You can always frame your real experience in the most favorable honest light. "Contributed to" instead of "led." "Supported the team that achieved X" instead of claiming solo credit. Honesty paired with strong framing is both safer and more sustainable than exaggeration.
10. Wrong File Format or Unprofessional File Name
Sending "resume_FINAL_v3_use_this_one.docx" when the posting asked for a PDF signals a lack of attention to instructions. Some ATS systems can't parse certain file formats at all—if your resume arrives as a .pages file or a scanned image, it may be completely unreadable.
Follow the posting's format instructions exactly. If no format is specified, PDF is the safe default—it preserves your formatting across all devices.

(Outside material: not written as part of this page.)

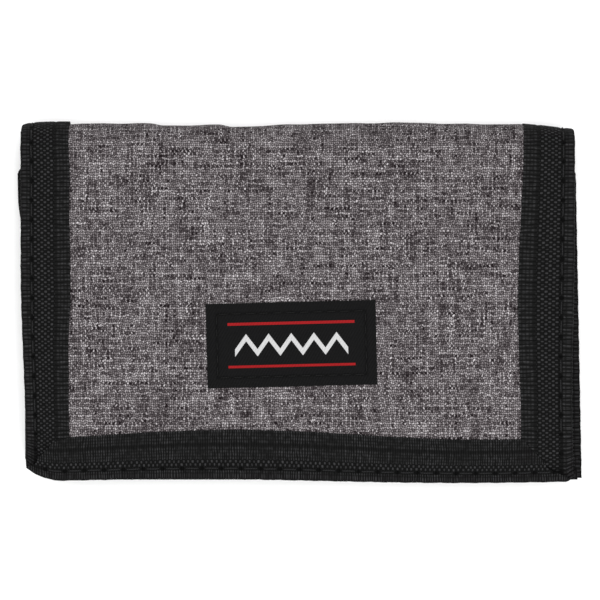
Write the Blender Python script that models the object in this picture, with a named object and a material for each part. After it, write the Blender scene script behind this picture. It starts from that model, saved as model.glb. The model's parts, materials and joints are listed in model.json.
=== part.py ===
"""Bifold sports wallet, folded shut and lying on its back.

X runs along the fold, +Y points towards the fold, +Z is up through the
thickness. Every number below is in millimetres and is turned into metres
when a mesh is made. The wallet is one fabric strip folded once: the back
half lies on the table, the spine turns through 180 degrees, and the flap
lies on top. Rigid bodies stand for those three stretches, with a hinge
line between each pair, and a zipped coin pocket closes the back half.
"""
import math

import bmesh
import bpy
from mathutils import Matrix, Vector

MM = 0.001

# Outline
FOLD_Y = 41.8             # outermost line of the folded spine
FREE_Y = -41.8            # free edge of the flap
BACK_FREE_Y = -41.3       # free edge of the back half
LEFT_X = -64.0            # side edges of the shell and of the flap
RIGHT_X = 63.2
TAPE_WIDTH = 11.0         # width of the binding tape on each face
GAP = 0.3                 # air between pieces that touch on the real wallet

# The fold
FOLD_RADIUS = 7.25        # outer radius, half of the closed thickness
FOLD_CENTRE = (FOLD_Y - FOLD_RADIUS, FOLD_RADIUS)
HINGE_INSET = FOLD_RADIUS * (1.0 - math.pi / 4.0)
LOWER_HINGE = (FOLD_Y - HINGE_INSET, HINGE_INSET)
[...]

Name your file clearly: "Jane_Smith_Resume.pdf." That's the file name a recruiter will see in their downloads folder at 11pm before an interview day.
The Full Checklist
- ✅ Proofread every line—read out loud, then have someone else read it too.
- ✅ Verify all contact info is current, professional, and accurate.
- ✅ Replace generic summaries with specific, role-tailored framing.
- ✅ Rewrite vague bullets to lead with action verbs and land on results.
- ✅ Tailor keywords, bullet order, and summary for each application.
- ✅ Use a single-column layout, standard font, 10–12pt, and proper margins.
- ✅ Label any employment gaps briefly so recruiters don't have to guess.
- ✅ Cut anything older than 15 years that isn't directly relevant.
- ✅ Be honest—frame positively, but never fabricate.
- ✅ Submit the requested file format with a clean, professional file name.
The Bottom Line
None of these ten mistakes are hard to fix once you know to look for them. The problem is that most people don't—they write a resume once, update a few lines, and keep sending it out. A thorough review against this list takes less than an hour and can meaningfully increase the number of interviews you get. Avoiding these mistakes won't guarantee an interview, but it will keep your resume in the pile instead of the reject stack.